**PROBLEM DETAILS**: Copy the listing below line for line, starting at its first line and ending with the line that has "return flap, roll" in it. Add nothing.

**SOURCE EXCERPT**:
>> start

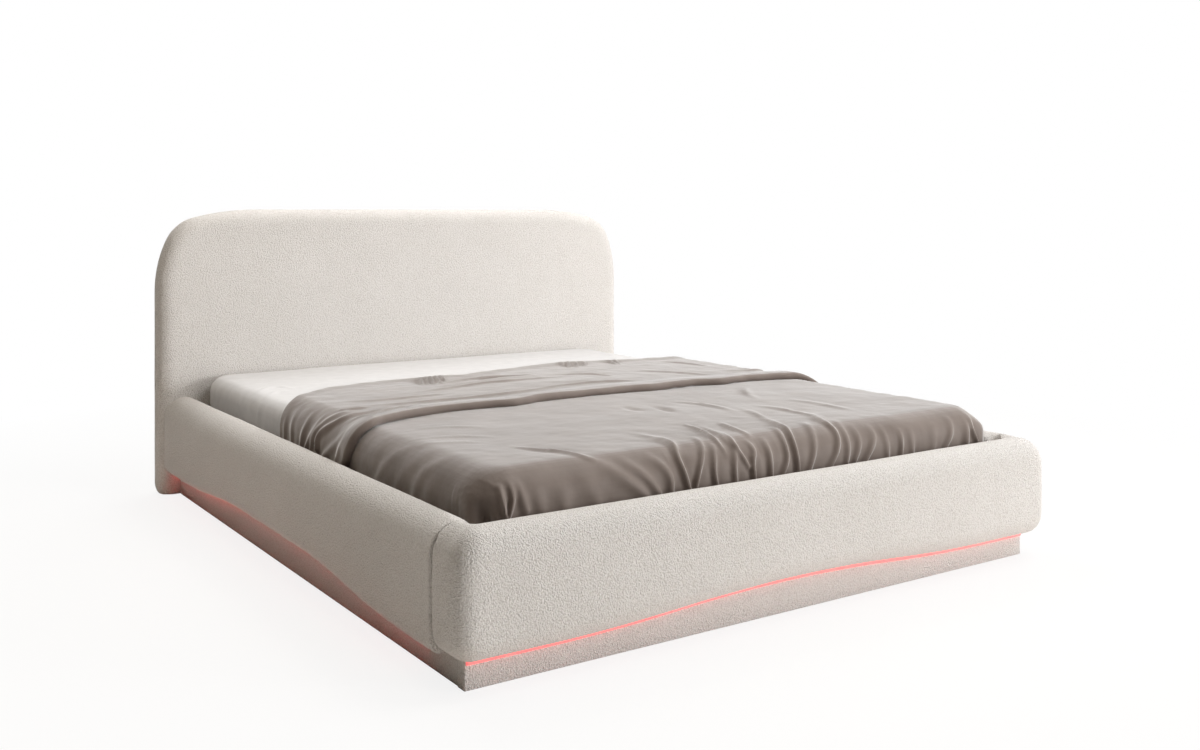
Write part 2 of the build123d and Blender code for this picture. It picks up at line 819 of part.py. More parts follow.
def turned_back(outset):
    """The head end of the coverlet folded back over it, ending in a soft roll."""
    reach = bed_length
    tucked = rail_inner_x - joint_gap
    flap = end_slab(outset, coverlet_flap_edge, coverlet_head_edge)
    flap &= block((-tucked, tucked), (-reach, reach), (0, reach))
    half = coverlet_roll_depth / 2
    roll = end_slab(outset + coverlet_roll_height, coverlet_flap_edge - half, coverlet_flap_edge + half)
    ends = roll.faces().filter_by(Axis.Y)
    roll = fillet([edge for face in ends for edge in face.edges()], coverlet_roll_round)
    return flap, roll - block((-reach, reach), (-reach, reach), (0, rail_top + soft_gap))


def bedding():
    """Mattress, fitted sheet and coverlet, each clear of the one below."""
    reach = bed_length
    side = (-reach, reach)
    sheet_in = soft_gap
    sheet_out = sheet_in + sheet_thickness
    cloth_in = sheet_out + soft_gap
    cloth_out = cloth_in + coverlet_thickness
    below = block(side, side, (-reach, mattress_bottom + sheet_hem))
    sheet = layer(sheet_out) - below - layer(sheet_in)
    below = block(side, side, (-reach, mattress_bottom + coverlet_hem))
    beyond = block(side, (coverlet_head_edge, reach), (0, reach))
    coverlet = draped(cloth_out + side_fold_depth, folded_plan(cloth_out)) - beyond
    flap, roll = turned_back(cloth_out + side_fold_depth + coverlet_thickness)
    coverlet = coverlet + flap + roll - below - layer(cloth_in)
    return layer(0), sheet, coverlet


def save(name, shape):
    """Write one node, under its own name, as a STEP file."""
    solids = shape.solids()
    piece = solids[0] if len(solids) == 1 else Compound(solids)
    piece.label = name
    export_step(piece, f"parts/{name}.step")


def main():
    os.makedirs("parts", exist_ok=True)
    pieces = {}
    wall = cover_thickness
    soft = cover_thickness + soft_gap
    holes = bolt_holes()

    core, core_envelope = headboard_core()
    back_opening = back_window(0, cover_thickness + overrun)
    pieces["headboard_core"] = core - holes
    pieces["headboard_foam"] = headboard_form(soft) - core_envelope
    cover = headboard_form(0) - headboard_form(wall) - headboard_window()
    pieces["headboard_cover"] = cover - back_opening
    pieces["headboard_back_panel"] = back_window(joint_gap, cover_thickness)

    pieces["footboard_core"] = footboard_core() - holes
    pieces["footboard_foam"] = footboard_form(soft) - footboard_board(0)
    pieces["footboard_cover"] = footboard_form(0) - footboard_form(wall) - footboard_window()

    rail_parts = {
        "rail_core": rail_core() - holes,
        "rail_foam": rail_form(soft) - rail_board(0, overrun),
        "rail_cover": rail_form(0) - rail_form(wall) - rail_window(),
        "slat_ledge": ledge(),
        "light_strip": light_side(),
    }
    board, cloth = plinth_side_pieces()
    rail_parts["plinth_board"] = board
    rail_parts["plinth_cover"] = cloth
    foot_bracket, head_bracket = bracket_sides()
    rail_parts["foot_bracket"] = foot_bracket - holes
    rail_parts["head_bracket"] = head_bracket - holes
    outer_cap = (core_inner_x - cap_length, core_inner_x)
    rail_parts["slat_caps"] = Compound([cap(outer_cap, y, True, False).solid() for y in slat_places()])
    for name, shape in rail_parts.items():
        for side, piece in both_sides(shape).items():
            pieces[f"{side}_{name}"] = piece

    board = plinth_front_board()
    pieces["plinth_front_board"] = board
    pieces["plinth_front_cover"] = plinth_front_cover(board)
    pieces["plinth_rear_board"] = plinth_rear_board()
    pieces["light_strip_front"] = light_front()
    pieces["light_driver"] = light_driver()

    pieces["centre_beam"] = centre_beam()
    front_stirrup = stirrup(well_front_y - cover_thickness, 1)
    back_stirrup = stirrup(well_back_y + cover_thickness, -1)
    pieces["beam_stirrups"] = Compound([front_stirrup.solid(), back_stirrup.solid()])
    middle_cap = (-beam_width / 2, beam_width / 2)
    pieces["slat_caps_middle"] = Compound([cap(middle_cap, y, True, True).solid() for y in slat_places()])
    for number, y in enumerate(slat_places(), 1):
        pieces[f"slats_row_{number:02d}"] = slat_row(y)
    for number in range(1, leg_count + 1):
        y = (number - (leg_count + 1) / 2) * leg_pitch
        pieces[f"centre_leg_{number}"] = centre_leg(y)
        pieces[f"screw_foot_{number}"] = screw_foot(y)
    pieces["frame_bolts"] = bolts()

    mattress, sheet, coverlet = bedding()
    pieces["mattress"] = mattress
    pieces["fitted_sheet"] = sheet
    pieces["coverlet"] = coverlet

    for name, shape in pieces.items():
        save(name, shape)
    print(len(pieces), "nodes written")


main()
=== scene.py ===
# %% [markdown]
# # An upholstered bed
# The bed stands on the floor with its foot towards us. Every piece is built in metres around the
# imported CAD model, which gives the places: nothing has to be fitted by eye afterwards.

# %% Load the frame
import json
import math

import bmesh
import bpy
import numpy as np
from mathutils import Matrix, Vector, noise


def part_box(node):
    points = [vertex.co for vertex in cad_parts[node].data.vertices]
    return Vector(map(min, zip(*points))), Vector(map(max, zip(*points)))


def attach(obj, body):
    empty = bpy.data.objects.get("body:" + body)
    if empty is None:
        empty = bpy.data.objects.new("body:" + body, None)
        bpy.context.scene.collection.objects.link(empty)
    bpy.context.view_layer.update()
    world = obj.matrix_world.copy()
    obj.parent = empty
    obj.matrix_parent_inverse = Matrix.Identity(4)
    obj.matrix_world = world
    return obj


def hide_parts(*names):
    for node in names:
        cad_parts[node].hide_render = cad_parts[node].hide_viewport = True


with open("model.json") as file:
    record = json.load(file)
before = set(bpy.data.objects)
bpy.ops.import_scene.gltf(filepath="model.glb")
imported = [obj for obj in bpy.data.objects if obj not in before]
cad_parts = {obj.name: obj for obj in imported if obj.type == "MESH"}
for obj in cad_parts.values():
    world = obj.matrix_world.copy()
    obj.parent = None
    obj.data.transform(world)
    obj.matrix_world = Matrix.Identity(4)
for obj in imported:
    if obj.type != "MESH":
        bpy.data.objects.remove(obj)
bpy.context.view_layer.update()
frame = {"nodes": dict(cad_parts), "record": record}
nodes = frame["nodes"]

# %% [markdown]
# The photograph was taken by a level camera whose picture was shifted down, which keeps the
# headboard's sides upright. The same is done here with the camera's own shift.

# %% Camera
camera_place = (-2.0202, -3.2255, 0.961)
camera_turn = -34.14
bpy.ops.object.camera_add(location=camera_place, rotation=(math.radians(90), 0, math.radians(camera_turn)))
camera = bpy.context.object
camera.data.lens = 36.41
camera.data.sensor_width = 36
camera.data.shift_y = -0.135
bpy.context.scene.camera = camera
bpy.context.scene.view_settings.view_transform = "Standard"
print("camera at", tuple(round(v, 3) for v in camera.location))

# %% [markdown]
# Small helpers come first. Operators act on whatever is selected, so each piece starts with
# nothing selected and ends as an object at the origin with its place in its mesh.


# %% Helpers for selecting and naming
def clear_selection():
    bpy.ops.object.select_all(action="DESELECT")


def start_cube(name, low, high):
    """A cube that fills a box, ready to be shaped."""
    clear_selection()
    centre = [(a + b) / 2 for a, b in zip(low, high)]
    bpy.ops.mesh.primitive_cube_add(size=1, location=centre)
    obj = bpy.context.object
    obj.name = obj.data.name = name
    obj.scale = [b - a for a, b in zip(low, high)]
    bpy.ops.object.transform_apply(location=True, rotation=True, scale=True)
    return obj


def only(obj):
    """Select one object alone and make it the active one."""
    clear_selection()
    obj.select_set(True)
    bpy.context.view_layer.objects.active = obj


def start_edit(obj, kind="VERT", action="SELECT"):
    """Open one object in edit mode, with all of it selected or nothing."""
    only(obj)
    bpy.ops.object.mode_set(mode="EDIT")
    bpy.ops.mesh.select_mode(type=kind)
    bpy.ops.mesh.select_all(action=action)


def end_edit():
    bpy.ops.object.mode_set(mode="OBJECT")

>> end

**EXERCISE ANSWER**:
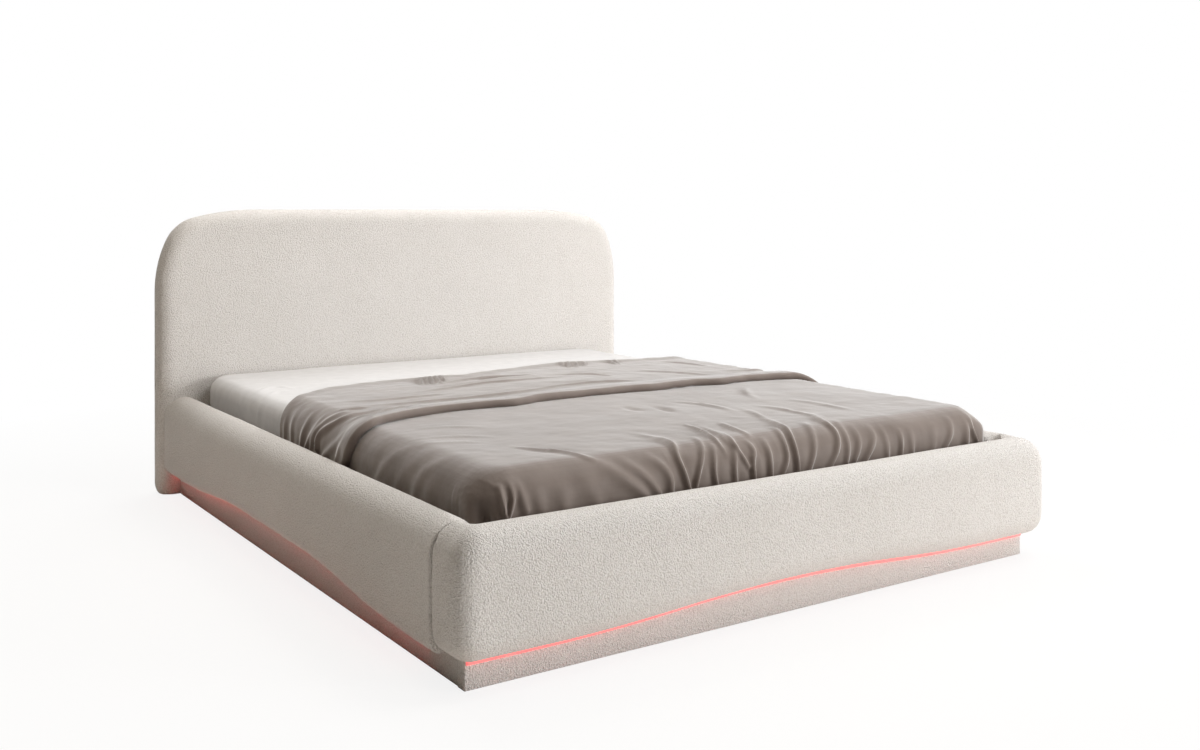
Write part 2 of the build123d and Blender code for this picture. It picks up at line 819 of part.py. More parts follow.
def turned_back(outset):
    """The head end of the coverlet folded back over it, ending in a soft roll."""
    reach = bed_length
    tucked = rail_inner_x - joint_gap
    flap = end_slab(outset, coverlet_flap_edge, coverlet_head_edge)
    flap &= block((-tucked, tucked), (-reach, reach), (0, reach))
    half = coverlet_roll_depth / 2
    roll = end_slab(outset + coverlet_roll_height, coverlet_flap_edge - half, coverlet_flap_edge + half)
    ends = roll.faces().filter_by(Axis.Y)
    roll = fillet([edge for face in ends for edge in face.edges()], coverlet_roll_round)
    return flap, roll - block((-reach, reach), (-reach, reach), (0, rail_top + soft_gap))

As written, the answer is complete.